Teens who had existing mental health or sleep problems when the pandemic began were particularly vulnerable to the mental health effects of the pandemic, researchers said. Photo by Jesús Rodríguez/Unsplash
Support from family and friends, along with exercise and sufficient sleep, have helped protect teens' mental health during the pandemic, new research shows.
The study also found that teen girls have been more likely than boys to suffer mental distress during the pandemic.
For the study, researchers analyzed data gathered from more than 3,000 participants, aged 11 to 14, in the Adolescent Brain Cognitive Development (ABCD) study -- the largest long-term study of brain development and child health ever conducted in the United States -- before and during the early months of the pandemic.
The factors most strongly associated with protecting teens against stress, anxiety and depression were positive relationships (such as talking about plans for the coming day with parents or participating in family activities) and healthy behaviors, including physical activity and adequate sleep.
Significant factors linked with poor mental health were more screen time (including social media and video games) and witnessing racism or discrimination in relation to the pandemic.
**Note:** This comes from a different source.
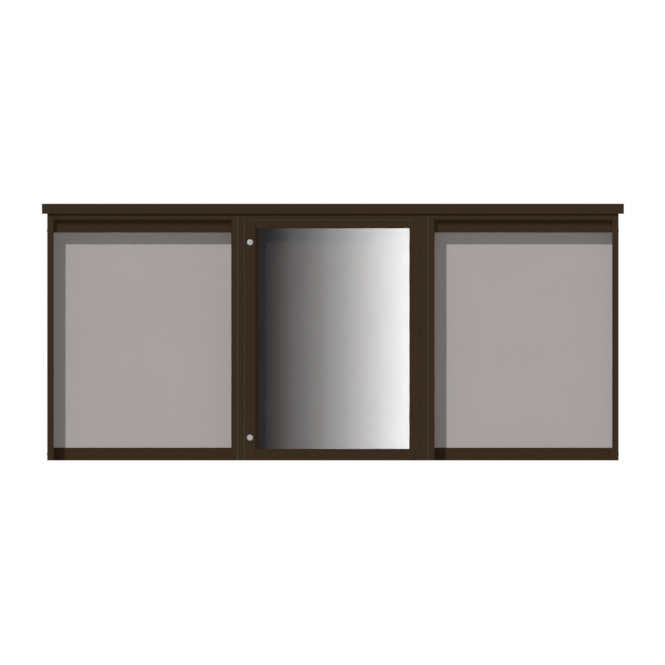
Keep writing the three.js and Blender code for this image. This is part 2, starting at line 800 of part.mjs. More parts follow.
// Glass with a gasket strip and a bead at each of its four edges.
function addGlazing(door) {
  const glass = rectangle(
    stileFace + glassEdgeGap,
    rebateFoot + glassEdgeGap,
    rebateRight - glassEdgeGap,
    rebateTop - glassEdgeGap,
    glassEdgeGap,
  );
  piece(door, "glass_pane", alongY(glass, [], glassFront, glassBack), clearGlass);

  const gasketFront = rebateDepth + fit;
  const gasketBack = glassFront - fit;
  const strip = (low) => rectangle(low, gasketFront, low + gasketWidth, gasketBack, gasketRadius);
  const foot = sightFoot - gasketSetback - gasketWidth;
  const top = sightTop + gasketSetback + gasketWidth;
  const sides = { left: sightLeft - gasketSetback - gasketWidth, right: sightRight + gasketSetback };
  for (const [name, low] of Object.entries(sides)) {
    piece(door, `glass_gasket_${name}`, alongZ(strip(low), [], foot, top), blackRubber);
  }
  const upright = (low) => rectangle(gasketFront, low, gasketBack, low + gasketWidth, gasketRadius);
  const x0 = sides.left + gasketWidth + fit;
  const x1 = sides.right - fit;
  for (const [name, low] of [["top", top - gasketWidth], ["bottom", foot]]) {
    piece(door, `glass_gasket_${name}`, alongX(upright(low), [], x0, x1), blackRubber);
  }

  const beadFront = glassBack + fit;
  const beadBack = doorThickness - fit;
  const bead = (seat, sight) => {
    const slope = Math.sign(seat - sight) * beadChamfer;
    return [
      [seat, beadFront],
      [sight, beadFront],
      [sight, beadBack - beadChamfer],
      [sight + slope, beadBack],
      [seat, beadBack],
    ];
  };
  const lower = rebateFoot + fit;
  const upper = rebateTop - fit;
  const uprights = { left: [stileFace + fit, sightLeft], right: [rebateRight - fit, sightRight + fit] };
  for (const [name, [seat, sight]] of Object.entries(uprights)) {
    const strip = alongZ(outline(bead(seat, sight)), [], lower, upper);
    piece(door, `glazing_bead_${name}`, strip, brownPowderCoat);
  }
  const rows = { top: [upper, sightTop + fit], bottom: [lower, sightFoot - fit] };
  for (const [name, [seat, sight]] of Object.entries(rows)) {
    const section = outline(bead(seat, sight).map(([along, depth]) => [depth, along]));
    const strip = alongX(section, [], sightLeft + fit, sightRight);
    piece(door, `glazing_bead_${name}`, strip, brownPowderCoat);
  }
}

// A flanged bush for the stile's bore. foot is the flange's outer face, turn points into the stile.
function bush(foot, turn) {
  const inner = pinRadius + runningFit;
  const outer = inner + bushWall;
  const under = foot + turn * bushFlange;
  const profile = [
    [inner, foot],
    [outer + bushFlangeReach, foot],
    [outer + bushFlangeReach, under],
    [outer, under],
    [outer, foot + turn * bushLength],
    [inner, foot + turn * bushLength],
    [inner, foot],
  ];
  return turnedUpright(turn > 0 ? profile : profile.reverse()).translate(pivotX, pivotDepth, 0);
}

// Lower pivot: a plate in the slot of the bottom rail, with the pin that carries the door.
function pivotBracket() {
  const plate = rectangle(
    bracketSide - bracketWidth,
    bracketSetback,
    bracketSide,
    seatDepth + bracketSlotDepth - fit,
    bracketRadius,
  );
  const foot = bracketSlotFloor + fit;
  const pin = turnedUpright([
    [0, bracketTop - bracketThickness / 2],
    [pinRadius, bracketTop - bracketThickness / 2],
    [pinRadius, bracketTop + pinLength],
    [0, bracketTop + pinLength],
  ]).translate(pivotX, pivotDepth, 0);
  return join(alongZ(plate, [], foot, bracketTop), pin);
}

// Upper pivot: a shouldered pin whose stud goes up into the head.
function pivotPin() {
  const shoulderFoot = doorTop + 2 * fit + bushFlange;
  const shoulderTop = lipBottom - fit;
  return turnedUpright([
    [0, shoulderFoot - pinLength],
    [pinRadius, shoulderFoot - pinLength],
    [pinRadius, shoulderFoot],
    [shoulderRadius, shoulderFoot],
    [shoulderRadius, shoulderTop],
    [studRadius, shoulderTop],
    [studRadius, shoulderTop + studLength],
    [0, shoulderTop + studLength],
  ]).translate(pivotX, pivotDepth, 0);
}

// One cam lock, built round its own axis with Y = 0 on the door's front face.
function addLock(door, name, height) {
  const fixed = new THREE.Group();
  const turning = new THREE.Group();
  for (const group of [fixed, turning]) {
    group.position.set(lockX, 0, height);
    door.add(group);
  }
  const bore = lockPlugRadius + runningFit;
  const barrelEnd = camFront - 2 * fit;
  const housing = turned([
    [bore, -lockFaceProud],
    [lockFaceRadius - lockFaceChamfer, -lockFaceProud],
    [lockFaceRadius, lockFaceChamfer - lockFaceProud],
    [lockFaceRadius, -fit],
    [lockBarrelRadius, -fit],
    [lockBarrelRadius, barrelEnd],
    [bore, barrelEnd],
    [bore, -lockFaceProud],
  ], faceSteps);
  piece(fixed, `${name}_lock_housing`, housing, nickel);

  const nutFront = doorThickness + fit;
  const hexagon = circle(0, 0, nutAcross / Math.sqrt(3), 6);
  const nutBore = circle(0, 0, lockBarrelRadius + fit, faceSteps);
  const nut = alongY(hexagon, [nutBore], nutFront, nutFront + nutThickness);
  piece(fixed, `${name}_lock_nut`, nut, nickel);

  const plugFace = lockPlugRecess - lockFaceProud;
  const shoulder = camFront - fit;
  const plug = turned([
    [0, plugFace],
    [lockPlugRadius, plugFace],
    [lockPlugRadius, shoulder],
    [0, shoulder],
  ], faceSteps);
  const half = camTail / 2;
  const tail = block(-half, half, shoulder - camTail, camBack, -half, half);
  const keyHalf = keywayWidth / 2;
  const keyway = block(
    -keyHalf,
    keyHalf,
    plugFace - cutOver,
    plugFace + keywayDepth,
    -keywayHeight / 2,
    keywayHeight / 2,
  );
  const screwStart = camBack + fit;
  const tapped = turned([
    [0, screwStart - camScrewLength - fit],
    [camScrewRadius + fit, screwStart - camScrewLength - fit],
    [camScrewRadius + fit, camBack + cutOver],
    [0, camBack + cutOver],
  ]);
  piece(turning, `${name}_lock_plug`, cut(join(plug, tail), keyway, tapped), nickel);

  const arm = outline([
    [-camHalfWidth, camHubReach, camHubRadius],
    [camHalfWidth, camHubReach, camHubRadius],
    [camHalfWidth, -camLength, camTipRadius],
    [-camHalfWidth, -camLength, camTipRadius],
  ]);
  const square = rectangle(-half - fit, -half - fit, half + fit, half + fit);
  piece(turning, `${name}_lock_cam`, alongY(arm, [square], camFront, camBack), zincSteel);

  const screw = turned([
    [0, screwStart - camScrewLength],
    [camScrewRadius, screwStart - camScrewLength],
    [camScrewRadius, screwStart],
    [camScrewHeadRadius, screwStart],
    [camScrewHeadRadius, screwStart + camScrewHeadHeight / 2],
    [camScrewHeadRadius / 2, screwStart + camScrewHeadHeight],
    [0, screwStart + camScrewHeadHeight],
  ]);
  const socket = alongY(
    circle(0, 0, camScrewSocket, 6),
    [],
    screwStart + camScrewHeadHeight / 3,
    screwStart + camScrewHeadHeight + cutOver,
  );
  piece(turning, `${name}_lock_cam_screw`, cut(screw, socket), zincSteel);
}

const board = new THREE.Group();
addCase(board, "left_case", -1, false);
addCase(board, "centre_case", 0, true);
addCase(board, "right_case", 1, false);
addSplines(board);
addRoof(board);
addWallRails(board);
addStops(board);
addSeals(board);
piece(board, "lower_pivot_bracket", pivotBracket(), blackSteel);
piece(board, "upper_pivot_pin", pivotPin(), blackSteel);

const door = new THREE.Group();
board.add(door);
addDoorFrame(door);
addGlazing(door);
piece(door, "lower_pivot_bush", bush(bracketTop + fit, 1), blackNylon);
piece(door, "upper_pivot_bush", bush(doorTop + fit + bushFlange, -1), blackNylon);
for (const [name, height] of Object.entries(lockHeights)) addLock(door, name, height);

// The frame's origin is where the upper wall rail's back face meets the wall, half way along it.
board.position.set(0, -wallPlane, -upperRailHeight);
const part = new THREE.Group();
part.add(board);

export default part;
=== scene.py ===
import json
import logging
import math
from collections.abc import Callable, Iterator, Sequence
from contextlib import contextmanager
from dataclasses import dataclass, replace
from enum import Enum
from typing import Any, ClassVar

import bmesh
import bpy
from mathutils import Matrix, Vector


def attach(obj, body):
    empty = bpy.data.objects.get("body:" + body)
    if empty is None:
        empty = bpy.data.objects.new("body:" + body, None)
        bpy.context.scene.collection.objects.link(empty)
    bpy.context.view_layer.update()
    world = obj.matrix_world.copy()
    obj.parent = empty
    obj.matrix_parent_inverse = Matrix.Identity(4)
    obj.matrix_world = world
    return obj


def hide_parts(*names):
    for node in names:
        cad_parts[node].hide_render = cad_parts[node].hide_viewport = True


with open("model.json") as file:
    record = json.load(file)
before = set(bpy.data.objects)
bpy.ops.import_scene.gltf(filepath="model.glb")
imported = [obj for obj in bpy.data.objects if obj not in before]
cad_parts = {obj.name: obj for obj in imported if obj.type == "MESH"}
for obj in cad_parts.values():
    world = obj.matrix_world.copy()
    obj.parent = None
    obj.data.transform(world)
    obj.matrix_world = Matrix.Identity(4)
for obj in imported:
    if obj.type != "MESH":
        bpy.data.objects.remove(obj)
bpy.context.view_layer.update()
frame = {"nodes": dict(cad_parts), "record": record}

log = logging.getLogger("notice_board")

MM = 0.001
IMAGE_WIDTH = 665
PIXEL_MM = 3.9375  # one pixel of the photograph on the object
WALL_FACE_MM = 110.0  # the wall behind the case front, which is at depth 0
FOOT_MM = -860.0  # underside of the cases, seen from the upper wall rail
TOUCH_MM = 0.01  # places closer than this are the same place
ALIGNED = 0.99  # a direction counts as along an axis from this cosine
OVERSHOOT_MM = 1.0  # how far a cutting tool stands out of the piece
SIDES = (("left", -1), ("right", 1))
WHITE = (1.0, 1.0, 1.0, 1.0)

Triple = tuple[float, float, float]
Tree = bpy.types.NodeTree
Node = bpy.types.Node
Socket = bpy.types.NodeSocket
Test = Callable[[Vector, Vector], bool]


def at(x: float, depth: float, height: float) -> Triple:
    """Turn a place on the board into the frame's millimetres.

    Args:
        x: distance to the right of the board's middle, in mm.
        depth: distance behind the front of the cases, in mm.
        height: distance above the underside of the cases, in mm.

    Returns:
        The place in the frame, in mm.
    """
    return (x, depth - WALL_FACE_MM, height + FOOT_MM)


def metres(sizes: Sequence[float]) -> list[float]:
    """Turn millimetres into metres."""
    return [size * MM for size in sizes]


def linear(colour: str) -> tuple[float, float, float, float]:
    """Turn an sRGB hex colour into the linear values that a shader takes.

    Args:
        colour: such as "#A5A09E".

    Returns:
        Red, green, blue and an alpha of 1.
    """
    parts = [int(colour[i:i + 2], 16) / 255 for i in (1, 3, 5)]
    r, g, b = (c / 12.92 if c <= 0.04045 else ((c + 0.055) / 1.055) ** 2.4 for c in parts)
    return (r, g, b, 1.0)


def feed(node: Node, inputs: dict[str | int, Any]) -> None:
    """Give a node's inputs their values, or the outputs that feed them.

    Args:
        node: the node.
        inputs: for each input, its value or the output that feeds it.
    """
    for key, value in inputs.items():
        if isinstance(value, Socket):
            node.id_data.links.new(value, node.inputs[key])
        else:
            node.inputs[key].default_value = value


def add_node(
    tree: Tree, kind: str, inputs: dict[str | int, Any] | None = None, **settings: Any
) -> Node:
    """Add one shader node, with its settings and links.

    Args:
        tree: the node tree that the node goes into.
        kind: Blender's name of the node, such as "ShaderNodeBump".
        inputs: for each input, the value it has or the output that feeds it.
        **settings: the node's own options.

    Returns:
        The new node.
    """
    made = tree.nodes.new(kind)
    for option, value in settings.items():
        setattr(made, option, value)
    feed(made, inputs or {})
    return made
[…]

Girls and teens who had existing mental health or sleep problems when the pandemic began were particularly vulnerable to the mental health effects of the pandemic.
"Early adolescence is a time when youth are already experiencing rapid change physically, emotionally and socially, and the COVID-19 pandemic has caused immense disruption to this sensitive stage in life," said Dr. Nora Volkow, director of the U.S. National Institute on Drug Abuse (NIDA), which funded the research.
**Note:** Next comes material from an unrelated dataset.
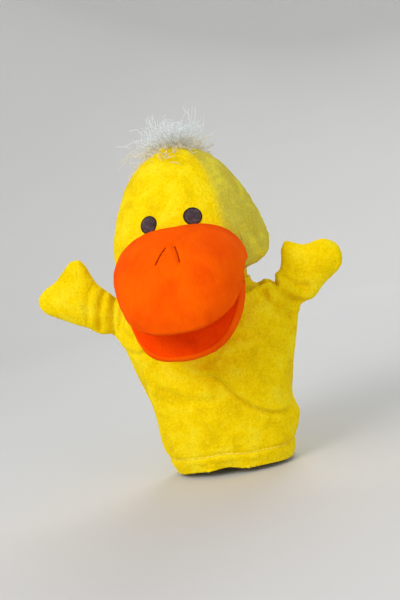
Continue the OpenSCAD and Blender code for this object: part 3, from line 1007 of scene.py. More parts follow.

"This study helps us understand how modifiable lifestyle factors affect the mental health and well-being of adolescents, and it can inform the development of interventions to protect youth during a major life stress. This is important now, as we continue to grapple with the pandemic, and also in future crisis response at the local or national level," Volkow added in an NIDA news release.
The study was published Monday in the Journal of Adolescent Health.
"Focusing on what you can do to support young people, like maintaining as much of a routine as possible, walking at least 10 minutes a day, and strengthening family relationships, really matters during times of stress," said Fiona Baker, director of the Center for Health Sciences at SRI International in Menlo Park, Calif., and principal investigator of the ABCD study site at SRI.